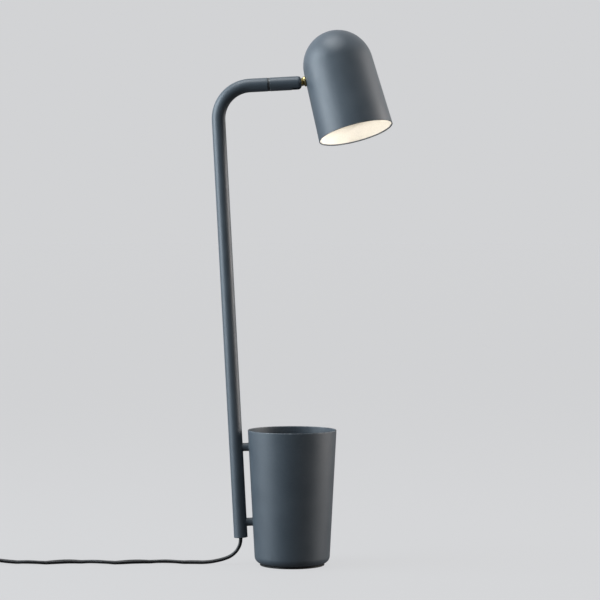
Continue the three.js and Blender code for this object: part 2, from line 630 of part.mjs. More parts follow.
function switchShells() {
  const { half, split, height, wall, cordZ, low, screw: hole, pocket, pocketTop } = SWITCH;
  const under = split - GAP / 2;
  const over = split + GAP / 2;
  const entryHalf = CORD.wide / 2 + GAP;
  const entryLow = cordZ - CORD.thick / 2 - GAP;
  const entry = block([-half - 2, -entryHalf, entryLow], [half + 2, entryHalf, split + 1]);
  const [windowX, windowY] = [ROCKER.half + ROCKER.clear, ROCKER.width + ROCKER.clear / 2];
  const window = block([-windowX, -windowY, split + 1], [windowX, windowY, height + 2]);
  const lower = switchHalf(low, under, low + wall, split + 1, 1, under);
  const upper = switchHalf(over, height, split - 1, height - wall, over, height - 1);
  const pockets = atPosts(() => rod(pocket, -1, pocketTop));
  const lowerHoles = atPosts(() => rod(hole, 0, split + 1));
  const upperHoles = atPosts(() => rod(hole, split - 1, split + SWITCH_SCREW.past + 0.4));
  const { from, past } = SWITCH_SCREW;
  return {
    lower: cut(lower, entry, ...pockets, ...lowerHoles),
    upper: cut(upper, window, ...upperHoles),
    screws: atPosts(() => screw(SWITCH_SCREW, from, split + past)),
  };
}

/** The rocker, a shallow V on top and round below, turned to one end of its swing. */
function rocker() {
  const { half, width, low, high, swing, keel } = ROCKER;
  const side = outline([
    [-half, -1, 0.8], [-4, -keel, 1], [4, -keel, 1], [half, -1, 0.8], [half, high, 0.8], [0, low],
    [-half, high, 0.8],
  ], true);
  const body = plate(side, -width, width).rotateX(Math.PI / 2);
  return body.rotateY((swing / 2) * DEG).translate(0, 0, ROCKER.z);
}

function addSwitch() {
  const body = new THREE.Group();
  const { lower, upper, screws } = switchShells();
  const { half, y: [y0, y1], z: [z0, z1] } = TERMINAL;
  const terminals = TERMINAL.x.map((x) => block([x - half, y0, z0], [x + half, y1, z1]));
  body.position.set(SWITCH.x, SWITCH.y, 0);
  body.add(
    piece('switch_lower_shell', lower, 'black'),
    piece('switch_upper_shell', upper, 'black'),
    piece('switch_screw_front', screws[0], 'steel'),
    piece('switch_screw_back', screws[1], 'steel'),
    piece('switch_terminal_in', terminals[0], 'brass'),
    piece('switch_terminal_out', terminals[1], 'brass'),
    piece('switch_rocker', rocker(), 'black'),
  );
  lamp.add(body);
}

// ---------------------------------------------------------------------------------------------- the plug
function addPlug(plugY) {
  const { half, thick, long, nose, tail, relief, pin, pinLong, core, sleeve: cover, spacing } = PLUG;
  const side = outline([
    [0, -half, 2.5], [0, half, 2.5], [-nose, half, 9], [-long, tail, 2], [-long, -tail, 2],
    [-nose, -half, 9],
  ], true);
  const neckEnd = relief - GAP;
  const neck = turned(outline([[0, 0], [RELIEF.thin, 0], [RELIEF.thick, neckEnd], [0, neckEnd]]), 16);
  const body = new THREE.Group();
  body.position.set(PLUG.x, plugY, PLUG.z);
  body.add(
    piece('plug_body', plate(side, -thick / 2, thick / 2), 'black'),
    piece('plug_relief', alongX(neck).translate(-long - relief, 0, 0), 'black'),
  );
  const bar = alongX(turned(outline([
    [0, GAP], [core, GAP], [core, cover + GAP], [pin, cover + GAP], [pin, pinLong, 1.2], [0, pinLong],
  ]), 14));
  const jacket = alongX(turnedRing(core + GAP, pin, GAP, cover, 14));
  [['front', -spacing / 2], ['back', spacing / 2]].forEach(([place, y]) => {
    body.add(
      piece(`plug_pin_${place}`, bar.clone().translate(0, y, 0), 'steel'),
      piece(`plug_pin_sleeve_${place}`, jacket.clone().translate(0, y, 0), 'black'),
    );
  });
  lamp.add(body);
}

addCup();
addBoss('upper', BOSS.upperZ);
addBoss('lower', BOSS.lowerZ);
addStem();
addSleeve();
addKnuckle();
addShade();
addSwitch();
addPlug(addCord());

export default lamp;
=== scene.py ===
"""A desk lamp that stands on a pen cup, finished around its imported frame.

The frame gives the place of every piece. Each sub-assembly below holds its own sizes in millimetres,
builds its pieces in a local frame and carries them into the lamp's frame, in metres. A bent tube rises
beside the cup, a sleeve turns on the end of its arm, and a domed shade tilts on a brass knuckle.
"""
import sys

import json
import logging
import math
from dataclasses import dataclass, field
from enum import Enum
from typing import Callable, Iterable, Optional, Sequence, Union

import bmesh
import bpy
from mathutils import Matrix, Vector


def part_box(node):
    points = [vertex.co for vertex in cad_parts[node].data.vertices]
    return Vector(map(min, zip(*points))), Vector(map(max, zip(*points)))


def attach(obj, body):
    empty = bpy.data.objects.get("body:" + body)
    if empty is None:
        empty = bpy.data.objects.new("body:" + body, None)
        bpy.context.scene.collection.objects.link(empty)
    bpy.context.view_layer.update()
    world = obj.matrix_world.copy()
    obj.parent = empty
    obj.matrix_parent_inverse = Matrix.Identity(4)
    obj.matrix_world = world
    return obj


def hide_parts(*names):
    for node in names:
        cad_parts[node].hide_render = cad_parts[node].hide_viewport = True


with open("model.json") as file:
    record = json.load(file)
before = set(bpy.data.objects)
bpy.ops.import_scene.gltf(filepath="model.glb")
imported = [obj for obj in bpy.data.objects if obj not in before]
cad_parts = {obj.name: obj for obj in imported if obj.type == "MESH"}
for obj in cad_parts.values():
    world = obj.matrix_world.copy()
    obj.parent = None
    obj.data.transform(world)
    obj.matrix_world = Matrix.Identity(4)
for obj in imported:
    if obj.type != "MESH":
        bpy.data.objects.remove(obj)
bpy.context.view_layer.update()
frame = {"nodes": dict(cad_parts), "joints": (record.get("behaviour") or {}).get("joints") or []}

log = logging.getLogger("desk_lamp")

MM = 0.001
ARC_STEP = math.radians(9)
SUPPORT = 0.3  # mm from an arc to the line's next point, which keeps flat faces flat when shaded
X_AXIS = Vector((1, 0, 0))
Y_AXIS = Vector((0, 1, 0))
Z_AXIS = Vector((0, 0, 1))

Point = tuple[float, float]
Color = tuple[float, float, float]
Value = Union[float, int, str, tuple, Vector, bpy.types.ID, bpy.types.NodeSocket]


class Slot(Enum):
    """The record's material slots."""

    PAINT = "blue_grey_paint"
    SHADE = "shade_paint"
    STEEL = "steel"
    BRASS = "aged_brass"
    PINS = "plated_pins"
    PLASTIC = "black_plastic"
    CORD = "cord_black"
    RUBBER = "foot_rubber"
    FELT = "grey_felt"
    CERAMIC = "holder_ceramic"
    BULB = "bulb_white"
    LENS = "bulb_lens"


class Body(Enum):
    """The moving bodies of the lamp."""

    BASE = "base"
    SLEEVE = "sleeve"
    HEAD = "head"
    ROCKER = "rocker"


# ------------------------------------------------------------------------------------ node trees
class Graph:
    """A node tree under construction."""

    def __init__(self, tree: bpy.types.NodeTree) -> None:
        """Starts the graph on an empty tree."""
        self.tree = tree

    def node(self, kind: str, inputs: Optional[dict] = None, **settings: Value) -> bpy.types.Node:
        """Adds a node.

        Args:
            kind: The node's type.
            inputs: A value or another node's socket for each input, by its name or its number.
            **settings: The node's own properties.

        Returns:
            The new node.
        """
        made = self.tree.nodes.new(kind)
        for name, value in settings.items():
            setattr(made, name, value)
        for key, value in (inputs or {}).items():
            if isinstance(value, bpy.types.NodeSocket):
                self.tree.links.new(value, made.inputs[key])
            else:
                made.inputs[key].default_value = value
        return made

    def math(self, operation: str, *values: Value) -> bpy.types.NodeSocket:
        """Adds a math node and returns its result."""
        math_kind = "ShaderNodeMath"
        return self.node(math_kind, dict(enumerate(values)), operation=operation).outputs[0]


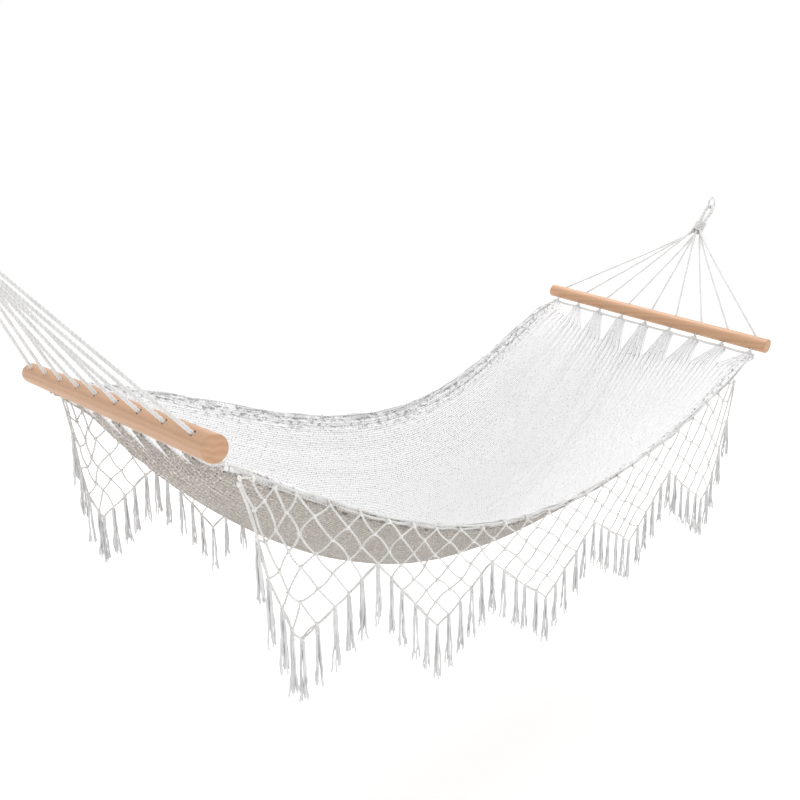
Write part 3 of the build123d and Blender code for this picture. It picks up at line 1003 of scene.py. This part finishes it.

Short exercise:
Exactly repeat the lines from the line with "const neckEnd = relief - GAP;" to the line with "obj.parent = empty", including both, and output nothing else.

Full answer:
  const neckEnd = relief - GAP;
  const neck = turned(outline([[0, 0], [RELIEF.thin, 0], [RELIEF.thick, neckEnd], [0, neckEnd]]), 16);
  const body = new THREE.Group();
  body.position.set(PLUG.x, plugY, PLUG.z);
  body.add(
    piece('plug_body', plate(side, -thick / 2, thick / 2), 'black'),
    piece('plug_relief', alongX(neck).translate(-long - relief, 0, 0), 'black'),
  );
  const bar = alongX(turned(outline([
    [0, GAP], [core, GAP], [core, cover + GAP], [pin, cover + GAP], [pin, pinLong, 1.2], [0, pinLong],
  ]), 14));
  const jacket = alongX(turnedRing(core + GAP, pin, GAP, cover, 14));
  [['front', -spacing / 2], ['back', spacing / 2]].forEach(([place, y]) => {
    body.add(
      piece(`plug_pin_${place}`, bar.clone().translate(0, y, 0), 'steel'),
      piece(`plug_pin_sleeve_${place}`, jacket.clone().translate(0, y, 0), 'black'),
    );
  });
  lamp.add(body);
}

addCup();
addBoss('upper', BOSS.upperZ);
addBoss('lower', BOSS.lowerZ);
addStem();
addSleeve();
addKnuckle();
addShade();
addSwitch();
addPlug(addCord());

export default lamp;
=== scene.py ===
"""A desk lamp that stands on a pen cup, finished around its imported frame.

The frame gives the place of every piece. Each sub-assembly below holds its own sizes in millimetres,
builds its pieces in a local frame and carries them into the lamp's frame, in metres. A bent tube rises
beside the cup, a sleeve turns on the end of its arm, and a domed shade tilts on a brass knuckle.
"""
import sys

import json
import logging
import math
from dataclasses import dataclass, field
from enum import Enum
from typing import Callable, Iterable, Optional, Sequence, Union

import bmesh
import bpy
from mathutils import Matrix, Vector


def part_box(node):
    points = [vertex.co for vertex in cad_parts[node].data.vertices]
    return Vector(map(min, zip(*points))), Vector(map(max, zip(*points)))


def attach(obj, body):
    empty = bpy.data.objects.get("body:" + body)
    if empty is None:
        empty = bpy.data.objects.new("body:" + body, None)
        bpy.context.scene.collection.objects.link(empty)
    bpy.context.view_layer.update()
    world = obj.matrix_world.copy()
    obj.parent = empty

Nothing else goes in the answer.